Tutti noi che abbiamo studiato Scienze della Terra ci siamo prima o poi imbattuti nel Vajont. Anch’io che
provengo dall’Università italiana geograficamente più distante da qui, ho studiato il Vajont. Nelle nostre
Università, magari con interpretazioni diverse, lo si studia ancora. Per tutti i geologi, per tutti gli studenti e
per le future generazioni di professionisti il Vajont è stato un punto di partenza, ma soprattutto è stato un
monito: mettere la scienza, la ricerca e la professione a servizio del Paese.

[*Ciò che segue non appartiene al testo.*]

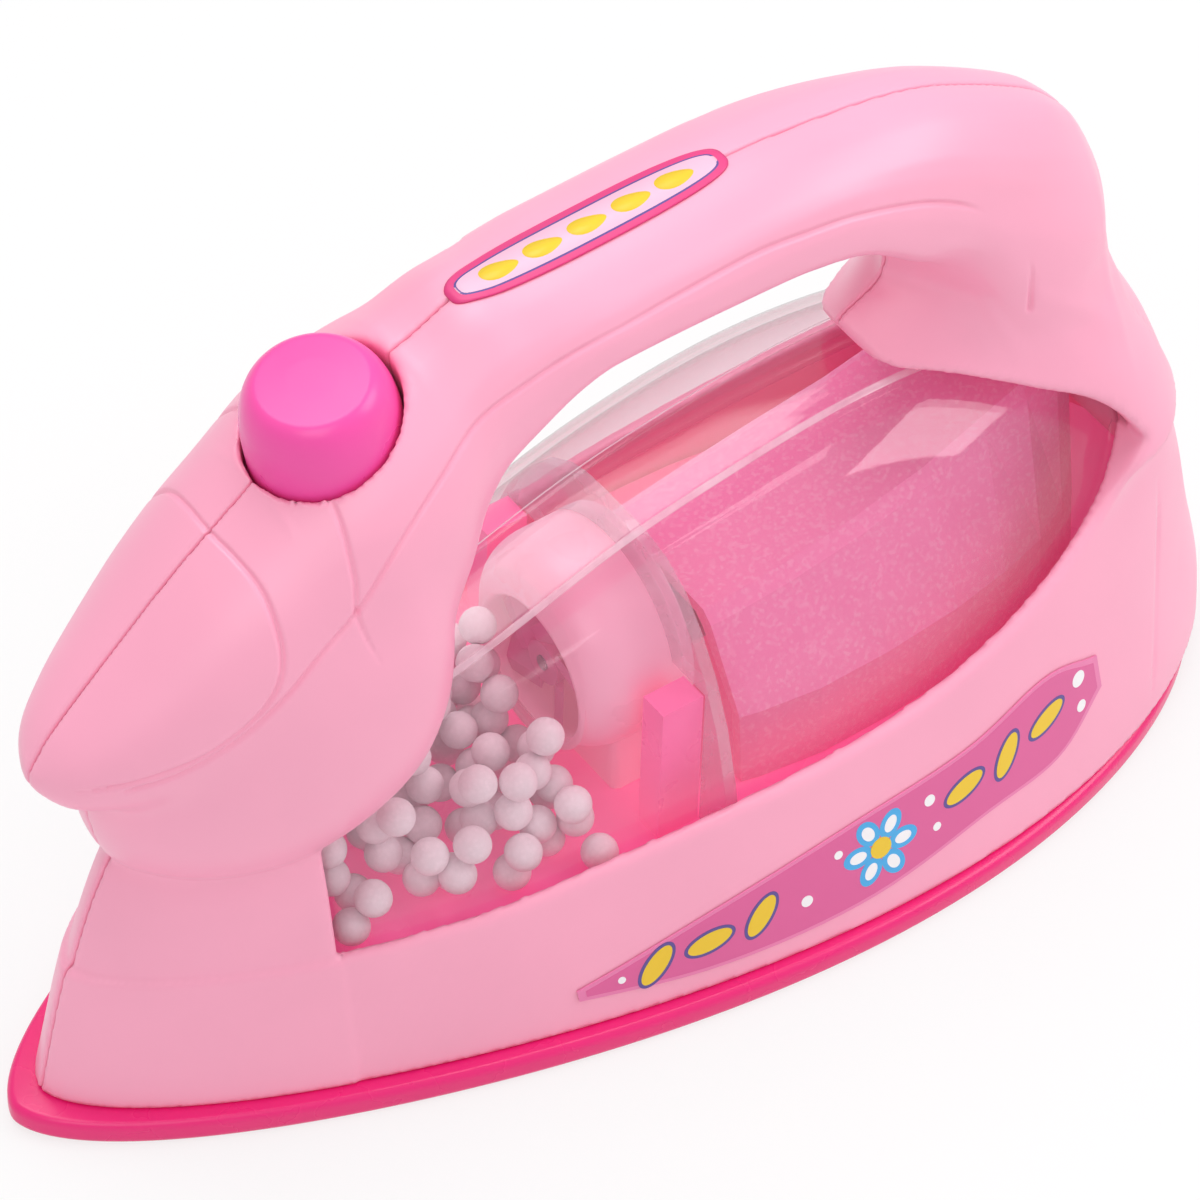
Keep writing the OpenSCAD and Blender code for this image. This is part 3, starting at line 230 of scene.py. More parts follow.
class Grid:
    """A box of sample places and the field over it."""

    def __init__(self, xs, ys, zs):
        self.axes = [np.asarray(a, dtype=np.float32) for a in (xs, ys, zs)]
        self.x, self.y, self.z = (a.reshape([-1 if i == k else 1 for k in range(3)])
                                  for i, a in enumerate(self.axes))
        self.shape = tuple(len(a) for a in self.axes)

    def distance(self, field):
        """The field over its slope, which is close to a distance near its surface."""
        field = np.broadcast_to(field, self.shape).astype(np.float32)
        parts = np.gradient(field, *self.axes)
        slope = np.sqrt(sum(p * p for p in parts)) + 1e-6
        return np.clip(field / slope, -FAR, FAR)

    def sample(self, field, points):
        """The field and its slope at points inside the box."""
        index, share = [], []
        for axis, c in zip(self.axes, points.T):
            i = np.clip(np.searchsorted(axis, c, side="right") - 1, 0, len(axis) - 2)
            index.append(i)
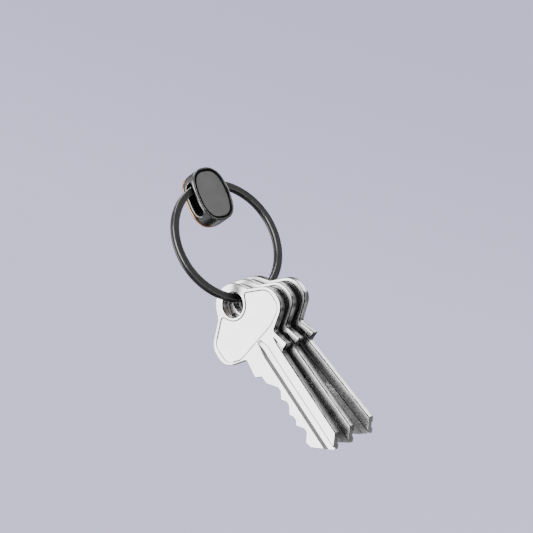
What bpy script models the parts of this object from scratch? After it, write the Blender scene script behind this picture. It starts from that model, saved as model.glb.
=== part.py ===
"""Split key ring with a slotted oval tab and three cylinder keys.

The origin is the centre of the ring. +Z points up to the tab, the ring's axis lies
along Y, and its front face looks along -Y. All lengths are in metres.
"""
import math

import bmesh
import bpy
from mathutils import Euler, Matrix, Vector

MM = 0.001

# Split ring: one flat wire wound twice
RING_OUTER_RADIUS = 17.48 * MM
RING_INNER_RADIUS = 15.62 * MM
WIRE_RADIUS = (RING_OUTER_RADIUS + RING_INNER_RADIUS) / 2
WIRE_RADIAL = RING_OUTER_RADIUS - RING_INNER_RADIUS
WIRE_AXIAL = 0.92 * MM
COIL_PITCH = 1.00 * MM
WIRE_CHAMFER = 0.14 * MM
CROSSOVER_DEG = 24.0
COIL_STEP_DEG = 6.0

# Tab: a housing with a slot through it, a front inlay and a back plate
TAB_LENGTH = 15.55 * MM
TAB_WIDTH = 11.27 * MM
TAB_SQUARENESS = 2.53
TAB_CENTRE_Z = 13.15 * MM
TAB_FRONT_Y = -2.36 * MM
HOUSING_THICKNESS = 4.98 * MM
HOUSING_EDGE_RADIUS = 0.35 * MM
SLOT_LENGTH = 9.55 * MM
SLOT_WIDTH = 3.00 * MM
RECESS_DEPTH = 0.65 * MM
RIM_WIDTH = 0.50 * MM
INLAY_THICKNESS = 0.24 * MM
INLAY_CLEARANCE = 0.20 * MM
BACK_PLATE_THICKNESS = 0.60 * MM
BACK_PLATE_GAP = 0.28 * MM
BACK_PLATE_INSET = 0.08 * MM

# Key blank, in its own plane: X across, Z up, origin at the centre of its hole
KEY_THICKNESS = 2.30 * MM
KEY_HOLE_RADIUS = 3.45 * MM
HOLE_LOBE_RADIUS = 5.75
BOW_RIGHT = (
    (6.65, 0.15, 0.9), (12.75, -3.75, 5.0), (12.75, -10.00, 4.5), (6.00, -13.45, 0.9),
    (7.35, -18.60, 0.15),
)
BOW_LEFT = (
    (-6.40, 0.05, 0.9), (-12.85, -4.45, 4.6), (-12.85, -11.10, 4.3), (-5.75, -13.95, 0.7),
    (-6.50, -19.30, 0.6),
)
BLADE_RIGHT = 4.70
BLADE_LEFT = -4.60
STOP_FOOT_Z = -19.05
HEEL_Z = -20.40
TIP = ((4.70, -44.85, 0.3), (1.40, -47.90, 0.5), (-3.75, -43.50, 0.3), (-4.25, -41.60, 0.3))
PANEL_DEPTH = 0.15 * MM
PANEL_RIM_RADIUS = 4.30
PANEL_RIGHT = (
    (4.75, -0.30, 0.15), (5.35, -0.15, 0.3), (11.45, -3.95, 3.6), (11.45, -9.80, 3.3),
    (6.20, -11.80, 3.5),
)
PANEL_LEFT = (
    (-4.60, -0.70, 0.15), (-5.25, -0.40, 0.3), (-11.45, -4.75, 3.3), (-11.45, -10.85, 3.0),
    (-7.20, -12.75, 2.5),
)

# Bitting: cuts along the blade's left edge, by depth in millimetres
CUT_START = 22.0
CUT_PITCH = 4.3
CUT_FLAT = 1.1
FLANK_SLOPE = 0.75

# Grooves milled along the blade: left edge, right edge, depth and flank, front or back
GROOVE_START_Z = -12.80
GROOVES = (
    (-0.70, 1.85, 0.80, 0.65, -1),
    (-3.30, -1.60, 0.70, 0.30, 1),
    (2.30, 3.60, 0.70, 0.30, 1),
)

# Keys on the ring: centre of the hole in millimetres, turn in degrees about X, Y and Z,
# and the depths of the cuts from the shoulder to the tip
KEYS = {
    "front_key": {
        "hole": (-5.60, 0.66, -17.34), "turn": (-6.8, -16.4, -72.1),
        "cuts": (0.15, 2.40, 2.20, 1.50, 2.25),
    },
    "middle_key": {
        "hole": (-2.37, -0.39, -17.30), "turn": (-5.4, -17.0, -72.0),
        "cuts": (0.60, 1.20, 2.30, 2.40, 1.60),
    },
    "rear_key": {
        "hole": (1.00, -1.18, -17.38), "turn": (-2.2, -18.5, -71.8),
        "cuts": (0.30, 1.80, 1.10, 2.30, 2.10),
    },
}

ARC_STEP_DEG = 15.0

XY_PLANE = Matrix.Identity(4)
XZ_PLANE = Matrix.Rotation(math.radians(90), 4, "X")
YZ_PLANE = Matrix(((0, 0, 1, 0), (1, 0, 0, 0), (0, 1, 0, 0), (0, 0, 0, 1)))


# ---------------------------------------------------------------- outlines

def rounded(corners, unit=1.0):
    """Closed outline through corners (x, y, radius), each corner turned into an arc."""
    points = []
    for i, (x, y, radius) in enumerate(corners):
        corner = Vector((x, y))
        before = (Vector(corners[i - 1][:2]) - corner).normalized()
        after = (Vector(corners[(i + 1) % len(corners)][:2]) - corner).normalized()
        half = before.angle(after) / 2
        centre = corner + (before + after).normalized() * radius / math.sin(half)
        start = corner + before * radius / math.tan(half) - centre
        sweep = math.pi - 2 * half
        if before.cross(after) > 0:
            sweep = -sweep
        steps = max(1, math.ceil(math.degrees(abs(sweep)) / ARC_STEP_DEG))
        for k in range(steps + 1):
            angle = sweep * k / steps
            across = Vector((-start.y, start.x))
            points.append(centre + start * math.cos(angle) + across * math.sin(angle))
    return [(p.x * unit, p.y * unit) for p in points]


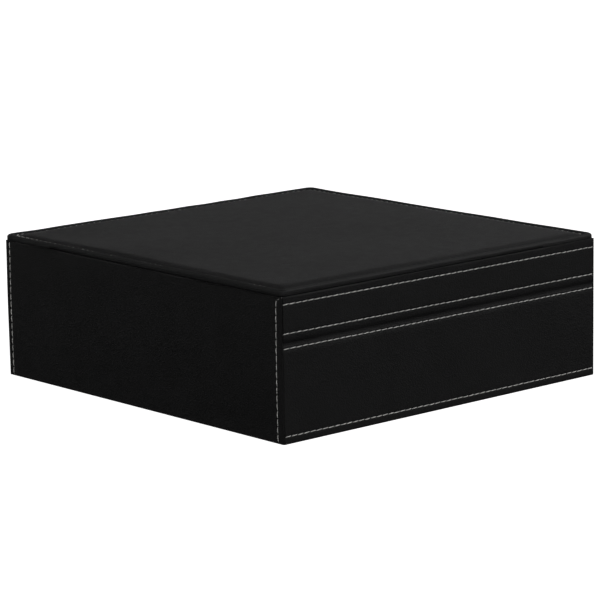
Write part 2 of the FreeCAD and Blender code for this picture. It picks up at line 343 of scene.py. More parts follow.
def make_piece(name, verts, faces, material, body=None, flat_angle=None):
    """New mesh piece from points in mm, smooth shaded, riding on a body."""
    mesh = bpy.data.meshes.new(name)
    mesh.from_pydata((np.asarray(verts, float) * MM).tolist(), [], faces)
    mesh.validate()
    mesh.materials.append(material)
    mesh.polygons.foreach_set("use_smooth", [True] * len(mesh.polygons))
    piece = bpy.data.objects.new(name, mesh)
    bpy.context.scene.collection.objects.link(piece)
    if flat_angle is not None:
        mesh.set_sharp_from_angle(angle=math.radians(flat_angle))
    if body is not None:
        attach(piece, body)
    return piece


def loft(sections, outward=True):
    """Points and faces of a closed bar through sections that all have the same number of points."""
    rows, count = len(sections), len(sections[0])
    verts = np.concatenate(sections)
    faces = []
    for i in range(rows - 1):
        for j in range(count):
            k = (j + 1) % count
            quad = [i * count + j, i * count + k, (i + 1) * count + k, (i + 1) * count + j]
            faces.append(quad if outward else quad[::-1])
    first = list(range(count))
    last = [(rows - 1) * count + j for j in range(count)]
    faces.append(first[::-1] if outward else first)
    faces.append(last if outward else last[::-1])
    return verts, faces


def arc(centre, radius, start, end, steps):
    """Points on an arc, angles in degrees."""
    angles = np.radians(np.linspace(start, end, steps))
    return [(centre[0] + radius * math.cos(a), centre[1] + radius * math.sin(a)) for a in angles]


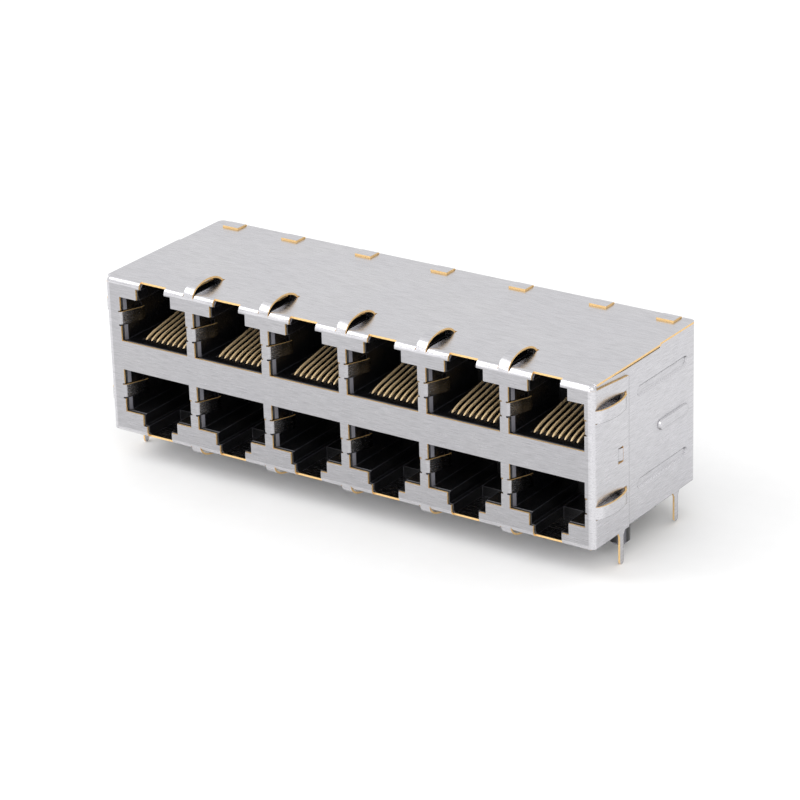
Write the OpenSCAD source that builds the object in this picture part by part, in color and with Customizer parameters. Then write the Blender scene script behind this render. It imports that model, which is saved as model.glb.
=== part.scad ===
// Shielded modular jack for board mounting: two stacked rows of ports in one folded shell.
// X runs along the row, Y goes from the front face to the back, Z goes up from the board.
// The origin is on the board surface, under the middle of the front face.

/* [Row of ports] */
// Number of port columns; each column holds one upper and one lower port
columns = 6; // [2:1:8]
// Distance between neighbouring columns
pitch = 13.97; // [13.9:0.01:15]
// Side of the shell to the first port cut-out, on the left
left_margin = 2.74; // [2:0.01:4]
// Side of the shell to the last port cut-out, on the right
right_margin = 1.53; // [1.5:0.01:3]

/* [Shell] */
// Height of the shell above the board
shell_h = 25.4; // [25.2:0.1:28]
// Depth from the front face to the back face
shell_d = 29.1; // [28.5:0.1:34]
// Thickness of the shell's sheet
sheet_t = 0.3; // [0.25:0.01:0.34]
// Outer radius of the folds
bend_r = 0.9; // [0.8:0.05:1]
// Depth of the front shield's side flaps
flap_d = 9.6; // [9.3:0.1:11]
// Depth of the front shield's bottom return
return_d = 9; // [8.6:0.1:9.05]
// Lower edge of the side flaps and of the rear shield, above the board
skirt_z = 0.4; // [0.3:0.05:0.6]
// Top edge of a side flap, below the top sheet, at the front
flap_drop = 0.85; // [0.7:0.05:1.6]
// How much further the flap's top edge falls toward the back
flap_slope = 0.9; // [0:0.05:1]
// Where the rear shield's sides step up past the top sheet
seam_y = 18.6; // [14:0.1:22]
// Open seam between the top sheet and the rear shield's lower side edge
seam_gap = 0.4; // [0.2:0.05:0.6]
// Depth at which that seam reaches its full width
seam_run = 9; // [6:0.5:13]

/* [Port cut-outs] */
// Width of a cut-out
cut_w = 12.58; // [12.5:0.01:12.7]
// Straight edge of the upper row's cut-outs, above the board
upper_base_z = 15.3; // [15:0.05:15.4]
// Straight edge of the lower row's cut-outs, above the board
lower_base_z = 10.65; // [10.4:0.05:11]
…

Non è un caso che la geologia in Italia, dopo aver consolidato una posizione di ampie competenze sismiche,
idrogeologiche, idrologiche, geomorfologiche, geotecniche, ambientali e di tutela delle risorse, si è da
qualche tempo estesa ai campi delle energie rinnovabili, a quello delle certificazioni energetiche, a quello
delle bonifiche e dei recuperi ambientali, a quello dello stoccaggio della CO2 nelle strutture profonde, a
quello della valorizzazione del paesaggio e della geodiversità.
Sempre e soltanto al servizio del Paese.
Per questo alla gente di Longarone, di Erto e Casso, di Castellavazzo, che dopo essere stata vittima, è stata
poi oltraggiata da istituzioni, da uomini politici, da uomini di apparato ed ahimè anche da uomini di scienza,
chiedo di guardare alla geologia ed ai geologi con un rinnovato sentimento.
Non perché la geologia ed i geologi abbiano fatto qualcosa per voi, ma perché voi, con il vostro
insopportabile fardello di ricordi e di dolore, avete fatto tanto per noi e quello che avete fatto per noi lo
avete fatto al Paese, che ora può guardare ai geologi come a sentinelle di un territorio che tutti insieme
vorremmo più sicuro, più bello, più resiliente.
A voi gente di questa terra bellissima, a voi gente lacerata da ferite invisibili ed insanabili, va tutto l’affetto della comunità geologica italiana.